そして私たちは神さまの言葉を真実な言葉とし、これを拠り所にして歩みます。
物事を考える土台を神の言葉にします。
神の言葉によって考えるのです。
これが信じるということです。
→私たちは何の行いもなしに義とされます。
義とされるには理由があります。
私たちが神の言葉を真実とし、神さまを真実な方とするので、
私たちは義とされるのです。
→それでは義とされるとはどういうことなのでしょうか。
第一にそれは、罪を赦され、罪を責められないということです。
神さまが私たちを正しい者と見てくださるということです。
第二に義とされるとは、
神さまが私たちを交わりの相手としてくださるということです。
5章1節を読みます。
「このように、わたしたちは信仰によって義とされたのだから、
わたしたちの主イエス・キリストによって神との間に平和を得ており」とあります。
私たちは神さまとの間によい関係が与えられ、
平和を得ているというのです。
罪のゆえに罰せられるなどということを恐れる必要はありません。
神との交わりに生きる私たちは、聖書から、神さまの言葉を聞き、励まされ、力づけられて歩みます。
→試練の中にある人たちに神さまは語られます。
「あなたがたを襲った試練で、人間として耐えられないようなものはなかったはずです。神は真実な方です。あなたがたを耐えられないような試練に遭わせることはなさらず、試練と共に、それに耐えられるよう、逃れる道をも備えていてくださいます」(第一コリント10:13)。

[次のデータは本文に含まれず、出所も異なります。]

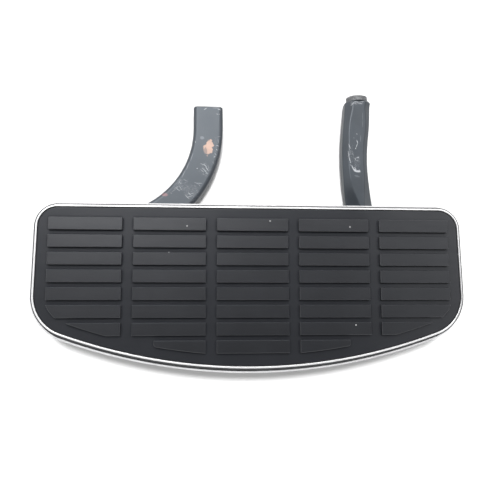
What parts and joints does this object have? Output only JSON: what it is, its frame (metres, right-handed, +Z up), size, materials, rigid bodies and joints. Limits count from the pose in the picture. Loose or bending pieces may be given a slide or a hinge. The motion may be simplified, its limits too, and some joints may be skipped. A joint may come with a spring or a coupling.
{
  "type": "motorcycle floorboard",
  "caption": "Half-moon rider floorboard with a block-tread rubber pad in a polished tray, folding on two black frame arms.",
  "frame": {"origin": "centre of the middle tread block's top face", "axes": "+X forward along the motorcycle, +Y inboard towards its frame, +Z up"},
  "size_m": [0.331, 0.2297, 0.0565],
  "materials": {
    "cast_aluminium": "polished",
    "tread_rubber": "satin",
    "black_paint": "satin",
    "zinc_steel": "satin",
    "bush_bronze": "satin",
    "stop_rubber": "matt"
  },
  "bodies": {
    "rear_arm": {"rear_arm": "black_paint", "rear_eye_bush": "bush_bronze"},
    "board": {"footboard_tray": "cast_aluminium", "tread_pad": "tread_rubber", "rear_hinge_pin": "zinc_steel", "rear_thrust_washer": "zinc_steel", "rear_spring_washer": "zinc_steel", "rear_pin_washer": "zinc_steel", "rear_pin_clip": "zinc_steel", "rear_stop_bumper": "stop_rubber", "rear_bank_sensor": "zinc_steel", "front_hinge_pin": "zinc_steel", "front_thrust_washer": "zinc_steel", "front_spring_washer": "zinc_steel", "front_pin_washer": "zinc_steel", "front_pin_clip": "zinc_steel", "front_stop_bumper": "stop_rubber", "front_bank_sensor": "zinc_steel"},
    "front_arm": {"front_arm": "black_paint", "front_eye_bush": "bush_bronze"}
  },
  "joints": [
    {"name": "board_fold", "type": "hinge", "parent": "rear_arm", "child": "board", "pos_m": [-0.1175, 0.0414, -0.027], "axis": [-1, 0, 0], "range_deg": [0, 60]},
    {"name": "front_arm_turn", "type": "hinge", "parent": "board", "child": "front_arm", "pos_m": [0.10025, 0.0414, -0.027], "axis": [-1, 0, 0], "range_deg": [-60, 0]}
  ],
  "couplings": [
    {"joint": "front_arm_turn", "follows": "board_fold", "ratio": -1}
  ]
}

→死んだ後どうなるか不安を抱いている人たちに神さまは語られます。
「神は、その独り子をお与えになったほどに、世を愛された。独り子を信じる者が一人も滅びないで、永遠の命を得るためである」(ヨハネ3:16)。
「わたしたちは、今は、鏡におぼろに映ったものを見ている。だがそのときには、顔と顔とを合わせて見ることになる」(コリント一13:12)。

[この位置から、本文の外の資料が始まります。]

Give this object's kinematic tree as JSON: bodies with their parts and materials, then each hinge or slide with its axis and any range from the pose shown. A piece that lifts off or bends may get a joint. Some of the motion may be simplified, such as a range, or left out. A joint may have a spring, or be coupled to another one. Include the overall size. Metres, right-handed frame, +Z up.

「愛する者たち、わたしたちは、今既に神の子ですが、自分がどのようになるかは、まだ示されていません。しかし、御子が現れるとき、御子に似た者となるということを知っています。なぜなら、そのとき御子をありのままに見るからです」(ヨハネ一3:2)。
→これらの聖書の言葉を神の言葉を信じることができるなら、
私たちは何と幸いなことでしょうか。喜んで死ぬことができるでしょう。
神さまの言葉は真実であると告白するとき、
私たちは神さまをほめたたえているのです。